Ayub 15:29

"Ia tidak akan kaya, harta miliknya tidak akan kekal, kepunyaannya tidak akan terulur sampai ke bumi."

Ayub 15:29 adalah sebuah ayat yang keluar dari percakapan antara Ayub dengan teman-temannya, khususnya Elifas. Dalam konteks ini, Elifas mencoba menjelaskan mengapa Ayub menderita begitu hebat. Menurut pandangan Elifas dan teman-temannya, penderitaan sehebat Ayub pasti disebabkan oleh dosa-dosa yang besar yang telah dilakukannya. Mereka melihat kehidupan orang fasik, yang menurut pandangan mereka, identik dengan kemakmuran yang tidak kekal dan harta yang akan lenyap.

Ayat ini menggambarkan bahwa orang yang tidak hidup sesuai dengan kebenaran ilahi, yang hidup dalam kesombongan atau kejahatan, pada akhirnya tidak akan pernah benar-benar mencapai kekayaan sejati. Harta benda yang mereka kumpulkan, kekayaan yang mereka miliki, semuanya bersifat sementara. Kehidupan mereka digambarkan seperti rumah di atas pasir, yang ketika badai datang, akan runtuh dan lenyap tak berbekas. Kepemilikan mereka tidak akan pernah bisa terhampar luas hingga ke bumi, menyiratkan bahwa mereka tidak akan pernah menikmati kemakmuran yang berkah dan berkelanjutan.
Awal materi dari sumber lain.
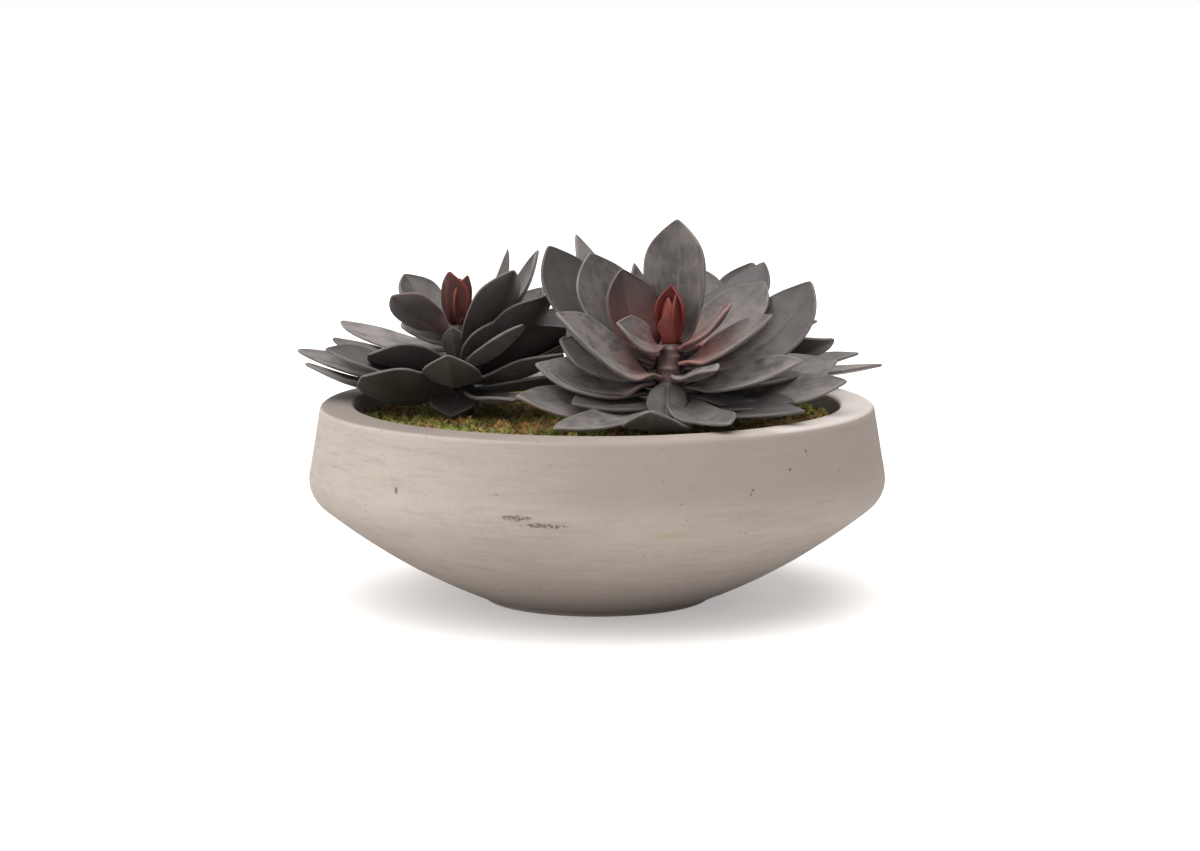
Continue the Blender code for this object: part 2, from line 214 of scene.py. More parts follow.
# Petals of the closed buds, from the outside in
PETALS = {
    "right": (
        (75, 93, 25, 43, 22, 0, 60, 0, 0, 40, 0, 60, 300, 20),
        (352, 90, 40, 37, 15, 0, 60, 0, 0, 40, 0, 60, 300, 20),
        (205, 95, 25, 34, 13, 10, 50, 0, 40, 50, 0, 100, 300, 60),
        (298, 93, 45, 25, 18, 0, 50, 0, 10, 70, 0, 55, 300, 60),
        (130, 90, 10, 30, 9, 0, 50, 0, 0, 40, 0, 30, 300, 20),
    ),
    "left": (
        (70, 88, 30, 34, 18, 0, 50, 0, 14, 40, 0, 5, 300, 30),
        (330, 82, 45, 38, 22, 0, 50, 0, 26, 80, 0, 2, 200, 15),
        (232, 84, 50, 41, 27, 0, 50, 0, 8, 90, 0, 5, 200, 85),
    ),
}
PETAL_OFFSET = 1.2 * MM
NECK_CLEARANCE = 1.5 * MM

# A leaf's shape, as in the frame
WIDEST_AT = 0.56
NECK_SHARE = 0.32
TIP_SHARE = 0.045
TAPER_POWER = 1.35
CLASP_SHARE = 0.16
CLASP_RISE = math.radians(20.0)
ROLL_SHARE = 0.30
MIDRIB_STEPS = 48
CUP_POWER = 1.7

# Finer points of a leaf
ROWS = np.concatenate([np.linspace(0.0, 0.95, 39), [0.965, 0.978, 0.988, 0.994, 0.998, 1.0]])
HALF_ACROSS = np.array([0.06, 0.17, 0.33, 0.50, 0.66, 0.79, 0.89, 0.96, 1])
ACROSS = np.concatenate([-HALF_ACROSS[::-1], [0.0], HALF_ACROSS])
RIM_TURNS = np.radians(np.arange(22.5, 180.0, 22.5))
TIP_CLOSES_AT = 0.985
TIP_CLOSING = 0.0152
GROOVE_WIDTH = 1.9 * MM
GROOVE_DEPTH = 0.85 * MM
KEEL_WIDTH = 2.6 * MM
KEEL_HEIGHT = 0.80 * MM
BEAD_WIDTH = 1.6 * MM
RIM_BLUSH_WIDTH = 2.2 * MM

# Moss
SPRIG_SHAPES = 12
LEAFLETS = 7
BED_RINGS = 64
BED_SEGMENTS = 200
WALL_CLEARANCE = 1.5 * MM
BED_DEPTH = 6.5 * MM
CUSHIONS = 2.2 * MM
TUFTS = 0.9 * MM
WALL_DIP = 0.6 * MM
WALL_DIP_WIDTH = 0.016
SPRIG_ROOT = 0.8 * MM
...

Namun, penting untuk memahami konteks yang lebih luas dari Kitab Ayub. Kitab ini mengajarkan bahwa penderitaan tidak selalu merupakan hukuman langsung atas dosa. Ayub adalah orang yang benar dan saleh, namun ia diizinkan menderita untuk tujuan yang lebih besar dari sekadar penghakiman. Ayat 15:29 ini lebih mencerminkan *persepsi* dan *teologi* yang berkembang pada masa itu, yang menekankan hubungan sebab-akibat langsung antara kejahatan dan kemalangan.

Bagi kita yang hidup di masa kini, ayat ini bisa menjadi pengingat penting. Kita diajak untuk tidak terpaku pada kekayaan materi semata sebagai tolok ukur keberhasilan atau berkat. Kekayaan yang sejati bukanlah sekadar tumpukan harta benda, melainkan hubungan yang benar dengan Tuhan, integritas moral, dan kedamaian batin. Kehidupan yang hanya berfokus pada akumulasi materi tanpa dasar spiritual yang kuat seringkali akan berujung pada kekecewaan dan kehampaan. Seperti yang dikatakan dalam ayat tersebut, harta benda duniawi tidak akan kekal.

Pengkhotbah 5:10 juga mengingatkan kita, "Siapa mencintai uang tidak akan puas dengan uang, dan siapa mencintai kekayaan tidak akan puas dengan penghasilan." Ini adalah prinsip yang sama yang ingin disampaikan dalam Ayub 15:29. Fokus pada hal-hal yang fana hanya akan membawa ketidakpuasan. Sebaliknya, mencari kekayaan rohani, hidup dalam kebenaran, dan menaruh pengharapan pada Tuhan akan memberikan kepuasan dan ketenangan yang sejati, yang tidak dapat dirampas oleh keadaan duniawi.

Oleh karena itu, meskipun ayat ini menggambarkan nasib orang fasik, ia juga bisa menjadi sumber pelajaran bagi orang percaya. Marilah kita tidak menjadikan harta dunia sebagai tujuan utama hidup kita. Sebaliknya, kita dipanggil untuk menaruh kepercayaan kita pada sumber segala berkat, yaitu Tuhan, dan hidup sesuai dengan prinsip-prinsip kebenaran-Nya. Dengan demikian, kita akan menemukan kekayaan sejati yang kekal, yang tidak akan pernah lenyap atau terambil, bahkan di tengah badai kehidupan.